The Rise of the “Beautiful Ones”

In the latter part of the experiment, Calhoun identified a peculiar group of mice he dubbed the “Beautiful Ones.”

These individuals avoided both violence and mating. They withdrew from social interaction and spent their time grooming obsessively and keeping their fur in pristine condition.
They looked perfect — but contributed nothing to society.

In a modern context, it’s not hard to draw parallels:
people who focus entirely on self-improvement, aesthetics, or comfort, while withdrawing from the messiness of relationships, family, or civic participation.

It’s not a judgment — it’s a pattern.

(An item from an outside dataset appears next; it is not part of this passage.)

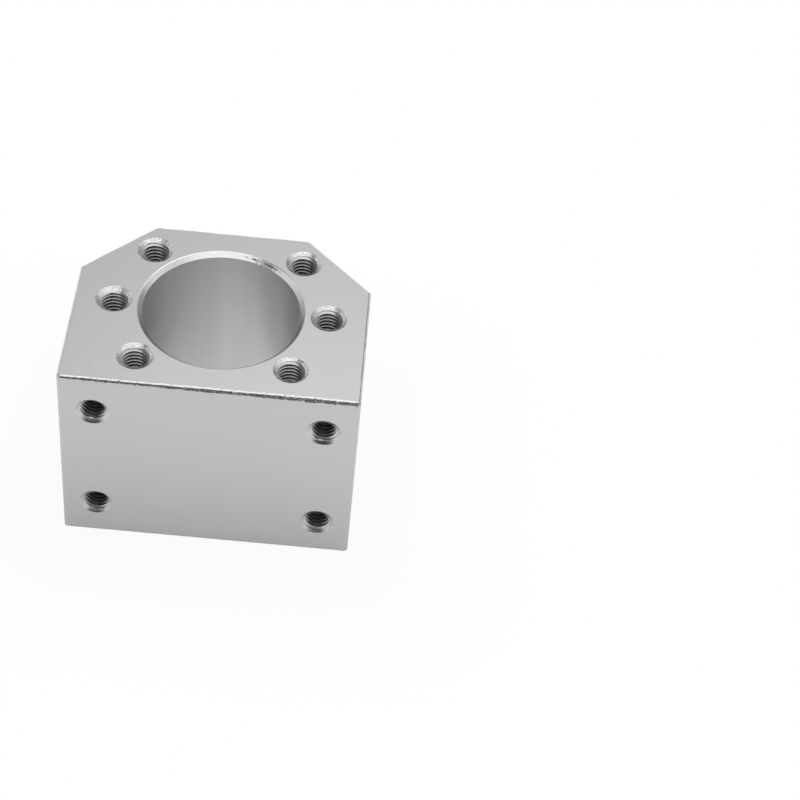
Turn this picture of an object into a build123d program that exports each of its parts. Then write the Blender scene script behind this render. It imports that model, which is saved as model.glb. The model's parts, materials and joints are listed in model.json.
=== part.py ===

One that may emerge not from weakness, but from an environment that makes “opting out” feel like the safest choice.


What Was Missing in This Utopia?

To understand why Universe 25 collapsed, we need to flip the question.

It’s not just, “Why did it break?”
It’s: “What was absent that might have kept it stable?”

The answer: external stimulation.

  • No predators = no vigilance
  • No rival groups = no alliance-building
  • No resource scarcity = no cooperation
  • No uncertainty = no adaptive thinking

In short, no need for social function.
Once the environment removed all challenge and variation, the society had no reason to organize, relate, or evolve.
Structure became obsolete — and with it, motivation, identity, and meaning.


A Mirror for Our Time

This is why Universe 25 feels so hauntingly relevant today.

We’ve built a world designed to minimize friction:
filtered news, curated friends, personalized ads, food on demand, comfort-enhancing tech.

And yet, many people are grappling with a hollow kind of freedom — where abundance brings not fulfillment, but confusion, fatigue, and isolation.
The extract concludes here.